In August 1996, six states banded together to create a single, huge lottery that they named quite simply “The Big Game.” The participating jurisdictions were Georgia, Illinois, Maryland, Massachusetts, Michigan and Virginia and their very first drawing took place on 6th September. Thereafter, drawings were held every Friday, and a second weekly draw on Tuesdays was added in February 1998.

A year later, New Jersey joined the group and players were given a larger choice of numbers plus a “cash payout” option. Correctly choosing five of 56 numbers drawn plus an extra number out of 46 would result in winning the game’s progressive jackpot. When a record $363 million Big Game jackpot was hit in 2000, interest in the multi-state game reached an all-time high.

In 2002, two of the country’s most populous states, New York and Ohio, joined The Big Game. That’s when a decision was taken to change the lottery’s name to “The Big Game Mega Millions” and its extra ball known as “Big Money Ball” became known as the “Mega Ball.” Later in the year, Washington was added as the group’s tenth state, followed by Texas in late 2003 and then California in June of 2005. At this point, Mega Millions became the nation’s most widely played multi-state jackpot game.

Along with expansion came innovation, as Texas introduced a new feature called the “Megaplier” to the game. This allows players to increase non-jackpot prize winnings by 2, 3 or 4 times by paying an extra $1. The Megaplier number is chosen from a field of 21 numbers. In 2007, more than 200 million tickets were sold at $1 each to create a record $390 million jackpot shared by two lucky winners on March 6, 2007.

Throughout all its history, Mega Millions was dogged by a competitor, Powerball, which was organised by members of the MUSL. It was not until 2010 that a truce was reached between the two mighty multi-state jackpot games—an agreement called the “Cross-Sell Expansion.” Led by New Jersey and NASPL President Margaret DeFrancisco, the pact allowed states to sell Powerball tickets alongside Mega Millions. This opened the floodgates for unparalleled sales for both lotteries.

By 2012, the number of jurisdictions offering Mega Millions jumped to 44, including 42 states plus the District of Columbia and the U.S. Virgin Islands. The tally also includes all “Powerball states” except Florida. Meanwhile, the starting jackpot had climbed to $12 million and soon truly massive progressives were being awarded.

In January 2011, a $380 million top prize was spit between two winners in Idaho and Washington.

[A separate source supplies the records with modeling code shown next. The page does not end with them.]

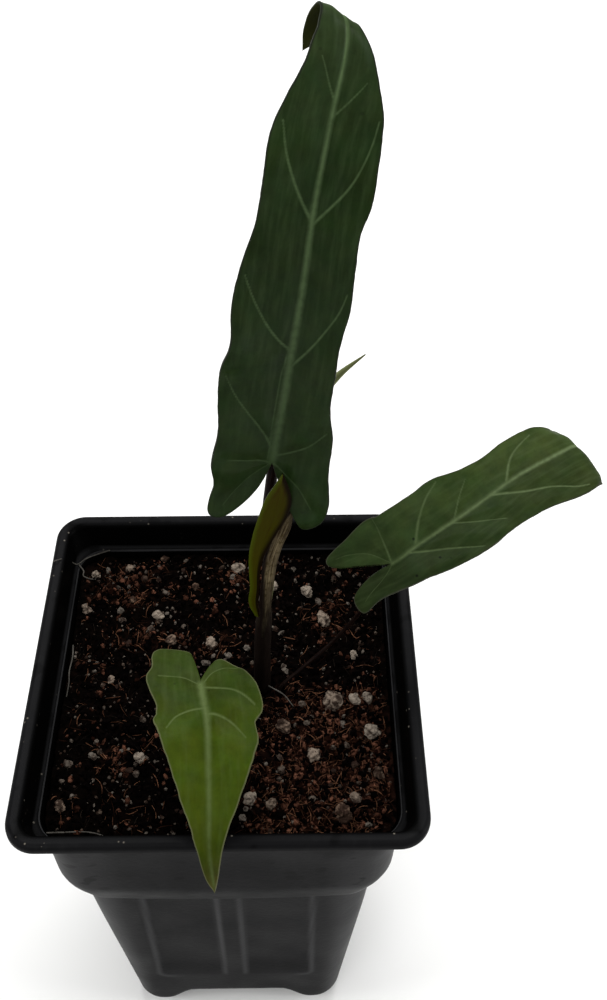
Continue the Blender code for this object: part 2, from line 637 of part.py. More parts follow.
def make_leaf(name, spine, rows, stalk, finish, group, rib, waves):
    """One leaf: the blade with its stalk grown on below the notch."""
    item = blade(name, spine, STALK_JOINT, rows, finish, group, BLADE, rib, waves)
    stem = tube(name + "_stalk", stalk, group)
    combine(item, [stem], "UNION", "MANIFOLD")
    shade_round(item, 40)
    return item


def make_sheaths(group):
    """The fresh green sheath and the dry brown one that wraps the foot of the tall leaf's stalk."""
    green = blade("green_sheath", GREEN_SPINE, 0, GREEN_ROWS, material("fresh_sheath", "6a6a1c", 0.45), group,
                  SHEATH_WALL)
    dry = blade("dry_sheath", DRY_SPINE, 0, DRY_ROWS, material("dry_papery_sheath", "4a342b", 0.7), group,
                SHEATH_WALL)
    foot = [(x, y, z, SHEATH_OUTER) for x, y, z, _ in TALL_STALK if z < SHEATH_TOP_Z]
    foot.append((9.55, 0.1, SHEATH_TOP_Z, SHEATH_OUTER))
    hollow = [(x, y, z, SHEATH_INNER) for x, y, z, _ in foot]
    hollow[0] = (hollow[0][0], hollow[0][1], hollow[0][2] - 2, SHEATH_INNER)
    hollow.append((10.1, 0.1, 144.0, SHEATH_INNER))
    combine(dry, [tube("sheath_foot", foot, group)], "UNION", "MANIFOLD")
    combine(dry, [tube("sheath_hollow", hollow, group)], "DIFFERENCE", "MANIFOLD")
    shade_round(green, 40)
    shade_round(dry, 40)


def main():
    clear_scene()
    plant = new_collection("potted_alocasia")
    cutters = new_collection("cutters")
    make_pot(plant, cutters)
    make_soil(plant)
    make_leaf("leaf_tall", TALL_SPINE, TALL_ROWS, TALL_STALK, material("dark_leaf", "25341f", 0.45), plant, 0.7,
              ((0.9, 31.0, 0.5), (0.4, 17.0, 1.9)))
    make_leaf("leaf_right", RIGHT_SPINE, RIGHT_ROWS, RIGHT_STALK, material("mid_green_leaf", "34461f", 0.42), plant,
              0.6, ((0.8, 24.0, 0.2),))
    make_leaf("leaf_front", FRONT_SPINE, FRONT_ROWS, FRONT_STALK, material("young_leaf", "3c5016", 0.42), plant,
              0.5, ((0.7, 19.0, 1.1),))
    spear = tube("new_leaf", NEW_LEAF, plant)
    spear.data.materials.append(material("pale_olive_spear", "7c7a52", 0.5))
    shade_round(spear)
    make_sheaths(plant)


main()
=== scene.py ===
# %% [markdown]
# A young alocasia in a square nursery pot
#
# This lesson dresses a small potted plant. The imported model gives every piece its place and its
# size. Each cell below adds one real thing on top of it: thin waved leaves with their veins, a
# crumbly mix of peat, coir and perlite, papery sheaths, and a thin black plastic pot. Nearly all
# of it is surfaces worked out with numpy, because a leaf is a rule about width and bend, and a
# rule is easier to change than a heap of points.

import math

import bmesh
import bpy
import numpy as np
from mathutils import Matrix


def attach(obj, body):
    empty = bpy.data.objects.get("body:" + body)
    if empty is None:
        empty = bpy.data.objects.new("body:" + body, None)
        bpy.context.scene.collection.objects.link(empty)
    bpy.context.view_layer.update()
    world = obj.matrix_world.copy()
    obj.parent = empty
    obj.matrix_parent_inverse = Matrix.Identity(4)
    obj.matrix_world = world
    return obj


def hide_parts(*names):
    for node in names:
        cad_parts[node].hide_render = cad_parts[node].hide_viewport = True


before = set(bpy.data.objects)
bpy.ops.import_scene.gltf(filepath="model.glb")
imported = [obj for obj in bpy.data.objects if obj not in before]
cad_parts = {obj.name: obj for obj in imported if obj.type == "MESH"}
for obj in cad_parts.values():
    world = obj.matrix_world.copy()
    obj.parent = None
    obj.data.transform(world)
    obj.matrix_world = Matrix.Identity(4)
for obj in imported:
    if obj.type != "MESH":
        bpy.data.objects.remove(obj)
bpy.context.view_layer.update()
MM = 0.001
print("nodes:", sorted(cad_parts))

# %% [markdown]
# Tools for surfaces
#
# A surface here is a grid: rows of points, in millimetres. One function lays quads over a grid,
# one puts points and faces into a mesh in a single call, and one welds the points that meet at a
# pole or a seam. The mesh gets its own numbers too, such as how near a point lies to a vein, so
# that the finish can follow the shape.

# %% Grids and meshes
def grid_faces(rows, columns, ring=False):
    """Quads over a grid of points stored row by row; with ring the last column joins the first."""
    spans = columns if ring else columns - 1
    row, column = np.meshgrid(np.arange(rows - 1), np.arange(spans), indexing="ij")
    after = (column + 1) % columns
    here, beyond = row * columns, (row + 1) * columns
    return np.stack([here + column, here + after, beyond + after, beyond + column], -1).reshape(-1, 4)


def new_piece(name, points, faces, finish=None, smooth=True, numbers=None):
    """Make an object of points in millimetres and faces with equal corner counts.

    The numbers are one value, or one vector, for each point, kept on the mesh under their name.
    """
    mesh = bpy.data.meshes.new(name)
    corners = faces.shape[1]
    mesh.vertices.add(len(points))
    mesh.vertices.foreach_set("co", (np.asarray(points) * MM).astype(np.float32).ravel())
    mesh.loops.add(faces.size)
    mesh.loops.foreach_set("vertex_index", faces.astype(np.int32).ravel())
    mesh.polygons.add(len(faces))
    mesh.polygons.foreach_set("loop_start", np.arange(0, faces.size, corners, dtype=np.int32))
    mesh.update(calc_edges=True)
    mesh.polygons.foreach_set("use_smooth", np.full(len(faces), smooth))
    for key, values in (numbers or {}).items():
        values = np.asarray(values, np.float32)
        kind, field = ("FLOAT", "value") if values.ndim == 1 else ("FLOAT_VECTOR", "vector")
        mesh.attributes.new(key, kind, "POINT").data.foreach_set(field, values.ravel())
    piece = bpy.data.objects.new(name, mesh)
    bpy.context.scene.collection.objects.link(piece)
    if finish is not None:
        mesh.materials.append(finish)
    return piece


def point_places(piece):
    """The places of a piece's points, in millimetres."""
    places = np.zeros(len(piece.data.vertices) * 3, np.float32)
    piece.data.vertices.foreach_get("co", places)
    return places.reshape(-1, 3) / MM


def add_numbers(piece, key, values):
    """Keep one value for each point on a finished mesh."""
    layer = piece.data.attributes.new(key, "FLOAT", "POINT")
    layer.data.foreach_set("value", np.asarray(values, np.float32))


def weld(piece, distance=1e-6):
    """Merge points that coincide, so that poles and seams close and no face is without area."""
    work = bmesh.new()
    work.from_mesh(piece.data)
    bmesh.ops.remove_doubles(work, verts=work.verts, dist=distance)
    bmesh.ops.dissolve_degenerate(work, edges=work.edges, dist=distance)
    work.to_mesh(piece.data)
    work.free()
    return piece


def face_outwards(piece):
    """Turn the faces of a closed mesh to point out."""
    work = bmesh.new()
    work.from_mesh(piece.data)
    bmesh.ops.recalc_face_normals(work, faces=work.faces)
    work.to_mesh(piece.data)
    work.free()
    return piece


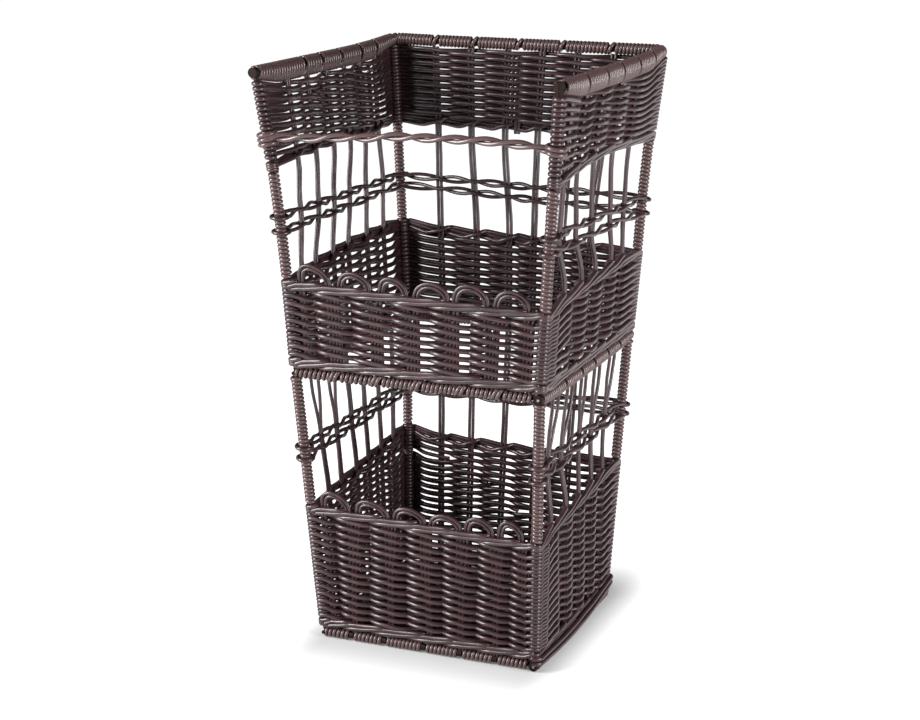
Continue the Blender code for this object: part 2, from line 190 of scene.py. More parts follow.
# Longest step between a row's points, where it crosses the wall and where it runs along one face
CROSS_STEP = 0.0042
RUN_STEP = 0.008
# How near a post a row still hugs it, as a share of a wall
POST_CLEAR = {"front": 0.006, "sides": 0.022}
# Parts of a gap between which a row dives behind, and between which it emerges
CROSSING = {"front": ((0.02, 0.74), (0.10, 0.82)), "sides": ((0.0, 0.88), (0.40, 0.98))}
# Lift of a row that passes before (1) or behind (0) a stake: the part of the gap and of the stake's half
# width at which it is set, and the lifts in the gap, left and right of the stake, in tilts
LIFTS = {
    ("front", 1): (0.45, 1.0, (1.0, 0.4, -0.45)),
    ("sides", 1): (0.45, 1.0, (1.0, 0.4, -0.45)),
    ("front", 0): (0.55, 0.8, (-1.0, 0.9, 0.4)),
    ("sides", 0): (0.55, 0.8, (-1.0, -1.0, 1.0)),
}

# Space that a wale takes, in rows
WALE_WEIGHT = 2.4
# Lifts of a wale's strands, in its heights: behind one stake, before two, and where an open wale starts
WALE_LEVELS = (0.0, -0.21, 0.21)
WALE_START = (0.0, -0.30, 0.30)
# How high a strand rises before it dives, and the same on the top wale of the right wall
WALE_SWING = 0.42
LEAF_TIP = 0.90
# Lifts of the rings that close a wale round a post
WALE_RINGS = (-0.36, 0.0, 0.36)

# Heights at which the two strands over the right wall's foot start at the front and end at the back
FOOT_STRANDS = ((0.0105, 0.0200), (0.0047, 0.0138))

# Twined rows across the open screens: height above the low rail at each corner, front right to front left
TWINED = {
    "lower": ((0.237, 0.232, 0.230, 0.226), (0.2205, 0.221, 0.219, 0.2125)),
    "upper": ((0.1735, 0.1615, 0.1695, 0.1735), (0.1575, 0.1455, 0.1575, 0.1575)),
}
TWINED_CORNERS = ("front_right", "back_right", "back_left", "front_left")
# Share of a wall next to a post over which a twined row spreads to go round it
TWINE_POST = 0.055

# Places on each rail, as shares of it, where a stake comes round and parts the windings
RAIL_BREAKS = {
    "base_front": (0.128, 0.288, 0.477, 0.65, 0.815),
    "base_right": (0.24, 0.42, 0.60, 0.76, 0.88),
    "base_back": (0.17, 0.315, 0.47, 0.625, 0.785),
    "base_left": (0.17, 0.30, 0.45, 0.57, 0.71, 0.835),
    "middle_front": (0.17, 0.345, 0.51, 0.69, 0.835),
    "middle_right": (0.225, 0.40, 0.545, 0.70, 0.845),
    "middle_back": (0.17, 0.325, 0.47, 0.575, 0.69, 0.805),
    "middle_left": (0.12, 0.23, 0.37, 0.50, 0.665, 0.815),
    "top_right": (0.20, 0.375, 0.53, 0.695, 0.855),
    "top_back": (0.16, 0.31, 0.48, 0.64, 0.82),
    "top_left": (0.30, 0.42, 0.56, 0.71, 0.83),
}
# Half length of a break, in strands
BREAK_HALF = {"base": 0.74, "side": 0.62, "front": 1.2, "back": 1.0}
# How far two of the upper posts bow sideways along their height
BOW = {
    ("upper", "front_left"): (0.0, 0.0030, 0.0050, 0.0060, 0.0058, 0.0040, 0.0010),
    ("upper", "back_right"): (0.0, -0.0010, -0.0020, -0.0040, -0.0045, -0.0030, -0.0015),
}
# How far the rim rises above its level, along each wall in the rows' order
RIM_RISE = {
    "right": (0.0, 0.0, 0.0, 0.0, 0.0003, 0.0010, 0.0030),
    "back": (0.0030, 0.0032, 0.0034, 0.0034, 0.0036, 0.0045),
    "left": (0.0045, 0.0018, 0.0002, 0.0, 0.0, 0.0, 0.0),
}
# Rails whose windings are laid less closely
LOOSE = {
    "base_front": 1.07,
    "middle_front": 1.17,
    "middle_right": 1.2,
    "middle_left": 1.2,
    "top_left": 1.24,
    "top_right": 1.24,
}
# How much thicker the side rails are where stake ends are bound in: sideways, and downwards
SIDE_SWELL = {"base": (0.0002, 0.0), "middle": (0.0009, 0.0030), "top": (0.0012, 0.0092)}

# Height of the twisted bar along the front
BAR_LINE = (
    (0.0, 0.2595),
    (0.13, 0.2605),
    (0.31, 0.2640),
    (0.48, 0.2682),
    (0.75, 0.2690),
    (0.88, 0.2675),
    (1.0, 0.2635),
)
# Turns of the bar round the posts: height, strands below it at which they start, count and tilt
BAR_TIES = (("front_left", 0.2575, 1, 3, 0.0009), ("front_right", 0.2615, 0, 2, -0.001))

# Finishes of the pieces: the slot in the record, and how fast the strand's tone drifts each way
ROD_LOOK = "stained_rod_finish"
LOOKS = {
    "row_strand": ("woven_strand", (9.0, 9.0, 230.0)),
    "stake_strand": ("woven_strand", (150.0, 150.0, 8.0)),
    "bound_strand": ("bound_strand", (60.0, 60.0, 60.0)),
    ROD_LOOK: ("stained_rod", None),
}

# Camera of the photograph: place, lens in mm, and degrees that it looks down and turns left
CAMERA_PLACE = (0.81598, -1.98178, 0.8772)
CAMERA_LENS = 76.54
CAMERA_DROP = 14.803
CAMERA_TURN = 22.618

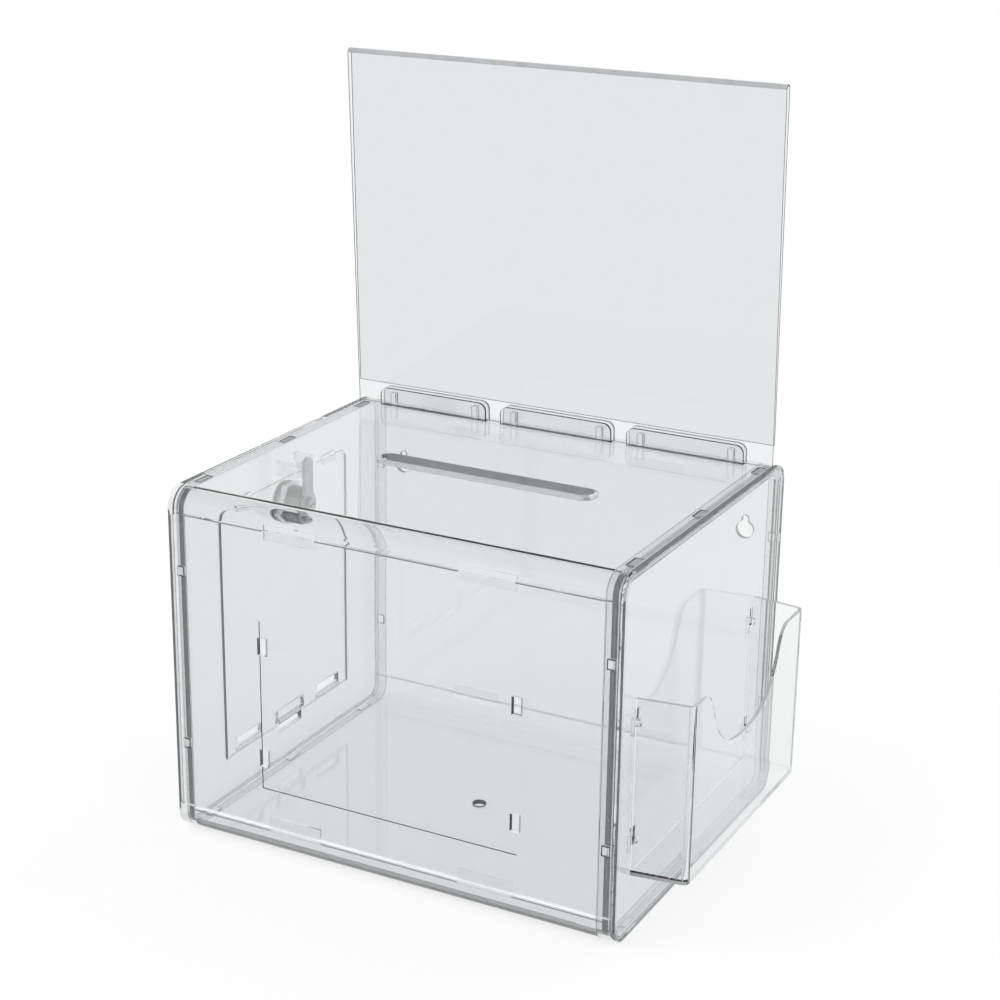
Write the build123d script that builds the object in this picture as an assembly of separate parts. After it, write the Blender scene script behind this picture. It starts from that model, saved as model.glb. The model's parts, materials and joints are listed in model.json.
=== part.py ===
from build123d import *
import os

# Case: overall size, wall, rounded long edges and the seams between its panels
case_side_margin = 1.3
case_depth = 224.0
case_height = 213.5
wall = 3.0
edge_radius = 12.0
top_lip_flat = 2.0
bottom_lip_flat = 4.5
seam_gap = 0.3
overrun = 20.0

# End caps: plate, rim round the panels, and the rib that holds the panel ends in a groove
cap_plate = 3.0
rim_depth = 11.0
rim_wall = 1.5
rim_gap = 0.1
groove_floor_gap = 0.5
rib_wall = 1.4
rib_depth = 7.0

# Snap nubs on the panel ends and the rim windows that they spring into
nub_height = 5.4
lid_nub_length = 11.4
nub_from_edge = 1.9
nub_from_plate = 1.7
nub_below_face = 0.2
nub_play = 0.3
nub_from_corner = 25.2
nub_from_low_seam = 40.7
nub_from_high_seam = 34.6

# Long shallow grooves with round ends in the front and back edges of the caps
edge_groove_width = 4.4
edge_groove_depth = 0.5
edge_groove_from_end = 1.3
edge_groove_from_seam = 0.6

# Tongues that reach behind the front and back panels from the rounded lips
tongue_width = 34.0
tongue_pitch = 124.0
tongue_reach = 6.0
tongue_root = 3.0
tongue_wall = 1.5
tongue_bite = 0.3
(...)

Two months later, a player in Albany, New York picked the numbers correctly for a $319 million prize—the largest single ticket winner in the game’s history. Then in March of 2012, three winners in Illinois, Kansas and Maryland split $656 million—currently the world’s record jackpot for a lottery with a weekly draw.

The proceeds from Mega Millions sales benefit the states in which the tickets are purchased. On average, 35 percent of all revenues support government services in member states, 50 percent is returned to the players in prizes and 15 percent is allocated for retailer commissions and lottery operating costs. Details differ slightly in each state where Mega Millions is played.